Il ricorso è infondato.

Con esso si sostengono - in sostanza - le medesime tesi esposte dagli altri ricorrenti, per cui sarebbe inutilmente ripetitivo un diffuso riesame, che condurrebbe al medesimo risultato.

Basterà - quindi - ribadire che si deve applicare l'art. 5 della legge fallimentare; che l'apprezzamento dell'andamento della gestione dell'impresa dal mese di giugno 1982 in poi come andamento "normale" costituisce un giudizio sui medesimi elementi di fatto esaminati dalla Corte d'appello, con un apprezzamento diverso che è incensurabile in questa sede, in quanto ampiamente e correttamente motivato, sulla base di esatti principi giuridici, laddove si è sottolineato che l'intervento di sostegno delle banche fu oneroso (tanto da escludere ogni redditività dell'impresa e da incidere, alla lunga, sul capitale), limitato nel tempo ed a un certo punto revocato; non erogato per la fiducia che riscuoteva l'imprenditore, ma su richiesta delle autorità monetarie e nella sola prospettiva di un'acquisto dell'azienda. Sotto tale profilo, nella sentenza impugnata si trova la risposta alla tesi secondo cui il carattere transitorio dell'intervento era in correlazione con la transitorietà della momentanea difficoltà dell'impresa, destinata a risolversi: invero, poste che lo stesso ricorrente ammette la "prevista cessazione dell'impresa con il trasferimento dell'azienda ad un nuovo imprenditore" (e cioè concorda con quanto ha detto la sentenza impugnata ed è stato ribadito da questa Corte), è evidente che tale circostanza impedisce di qualificare gli interventi e la cessione (strettamente collegati fra di loro, secondo lo stesso ricorrente) come misure di risanamento dell'impresa e di ristabilimento delle sue normali condizioni di operatività. Se l'impresa non doveva essere conservata, ciò dipendeva dalla sua definitiva perdita di credibilità e di fiducia, presso il pubblico, il sistema bancario e le autorità monetarie, che pertanto provvidero a risanare l'azienda - permettendone il trasferimento ad un altro imprenditore - per la tutela del pubblico e per salvaguardare la solidità dell'intero sistema. Si trattò di misure contro la crisi di insolvenza adottate per evitare i maggiori danni di una chiusura degli sportelli, nell'ambito di un complesso meccanismo di intervento che prevede come condizione necessaria l'eliminazione dell'impresa insolvente: questo è il giudizio motivatamente dato dalla sentenza impugnata, sulla scorta dei fatti esterni ivi descritti, dimostrativi dell'incapacità dell'imprenditore di far fronte con mezzi normali all'adempimento delle proprie obbligazioni, quando fu posto in liquidazione coatta.

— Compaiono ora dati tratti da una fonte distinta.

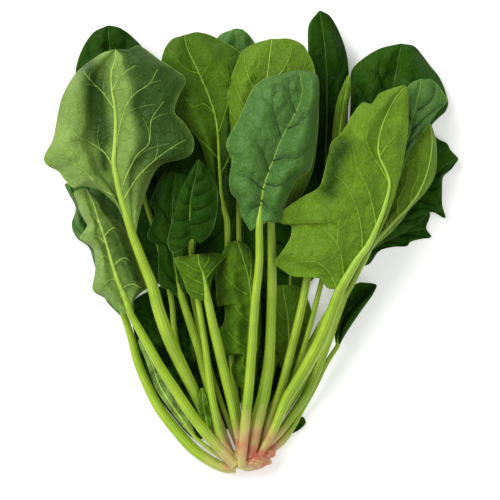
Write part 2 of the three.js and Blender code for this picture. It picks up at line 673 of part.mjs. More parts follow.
// The root crown: the joined stalk bases, the cut root and two knobs, cut flat where it rests
function crown() {
  const knobs = [
    { at: [250, 460], height: 9, half: [14, 7.5, 10.3] },
    { at: [254, 462], height: 16, half: [5.5, 3.6, 4] },
    { at: [267, 454], height: 13, half: [6, 3.4, 4] },
  ];
  const parts = knobs.map(({ at, height, half }) => {
    const middle = place(at, height);
    return Manifold.sphere(1, 16).scale(half).translate(middle.toArray());
  });
  for (const leaf of Object.values(leaves)) {
    const { route, length, collar } = routeOf(leaf);
    parts.push(manifoldOf(tube(route, leaf.radii, 0, collar - clearance / length, 3)));
  }
  return geometryOf(Manifold.union(parts).trimByPlane([0, 0, 1], 0));
}

function part(name, geometry, look) {
  const material = new THREE.MeshStandardMaterial({ ...looks[look], metalness: 0 });
  const mesh = new THREE.Mesh(geometry, material);
  mesh.name = name;
  return mesh;
}

const bunch = new THREE.Group();
bunch.name = 'spinach_bunch';
for (const [name, leaf] of Object.entries(leaves)) {
  bunch.add(part(`${name}_blade`, blade(leaf), leaf.look));
  bunch.add(part(`${name}_stalk`, stalk(leaf), 'stalk'));
}
bunch.add(part('crown', crown(), 'crown'));

export default bunch;
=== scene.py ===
"""A bunch of spinach: fine leaves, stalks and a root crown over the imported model, in metres."""
import math

import bpy
import numpy as np
from mathutils.kdtree import KDTree
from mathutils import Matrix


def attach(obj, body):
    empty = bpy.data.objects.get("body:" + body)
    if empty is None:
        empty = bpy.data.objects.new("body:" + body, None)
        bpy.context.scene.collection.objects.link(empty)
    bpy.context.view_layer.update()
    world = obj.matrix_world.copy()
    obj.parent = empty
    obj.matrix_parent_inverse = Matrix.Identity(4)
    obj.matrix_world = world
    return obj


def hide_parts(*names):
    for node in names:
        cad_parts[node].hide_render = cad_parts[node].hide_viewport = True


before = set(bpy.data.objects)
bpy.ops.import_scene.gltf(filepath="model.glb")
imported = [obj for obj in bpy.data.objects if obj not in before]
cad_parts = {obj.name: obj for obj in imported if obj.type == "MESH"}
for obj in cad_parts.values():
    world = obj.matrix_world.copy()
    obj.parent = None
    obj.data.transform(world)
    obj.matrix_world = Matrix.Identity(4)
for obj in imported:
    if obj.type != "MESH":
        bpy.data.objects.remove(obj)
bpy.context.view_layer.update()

# The plan grid, in mm: columns run to the right and rows run towards the root
BUNCH_LENGTH = 300
ROWS_IN_LENGTH = 462
GRID_STEP = BUNCH_LENGTH / ROWS_IN_LENGTH
MIDDLE_COLUMN = 253.8
MIDDLE_ROW = 242.74
CROWN_PLACE = (250, 458)
CROWN_HEIGHT = 22
# One millimetre in metres
MM = 0.001

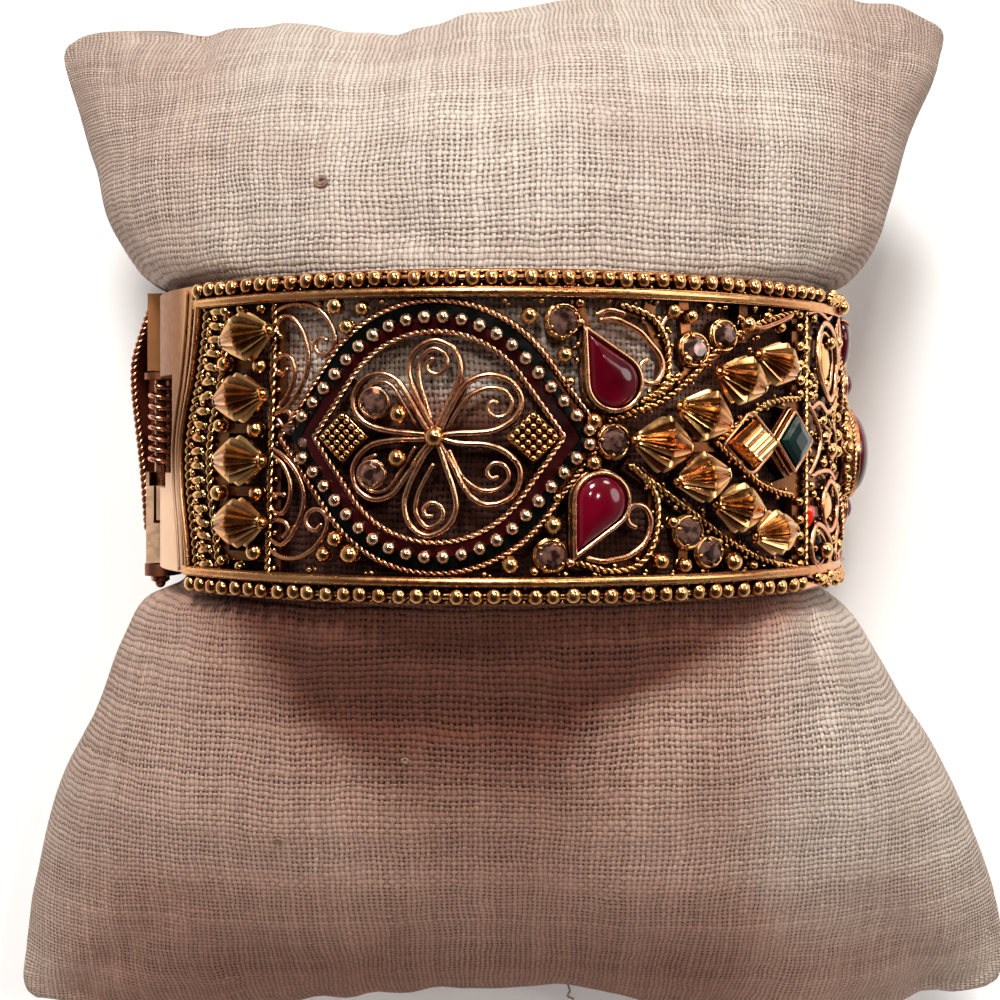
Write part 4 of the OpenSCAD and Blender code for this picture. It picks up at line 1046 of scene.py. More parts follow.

La celerità dell'operazione, nell'ambito di tale giudizio, permise di non chiudere mai gli sportelli e di evitare gli inadempimenti: ma tali fatti non esclusero l'insolvenza, per i motivi più volte esposti.

Al rigetto del ricorso segue la condanna dei ricorrenti (che deve essere pronunciata in solido, ex art. 97 primo comma c.p.c., stante il loro interesse comune) alle spese del giudizio di cassazione, in relazione al valore della causa.

 

p.q.m.

La Corte di Cassazione riunisce i ricorsi n. 2977, n. 3402, n. 3406, n. 3647 e n. 3765 del 1986 e li rigetta.

Condanna i ricorrenti in solido a rimborsare le spese del giudizio di cassazione a favore del resistente, liquidate in lire 20.400.000 di cui lire 20.000.000 (ventimilioni) di onorari di avvocato.

Così deciso a Roma il 7 luglio 1988. (1) adde: "tali obbligazioni, ottenendo dal cessionario" (2) adde: "era la messa in liquidazione, sicché la cessione".... 2 postille approvate.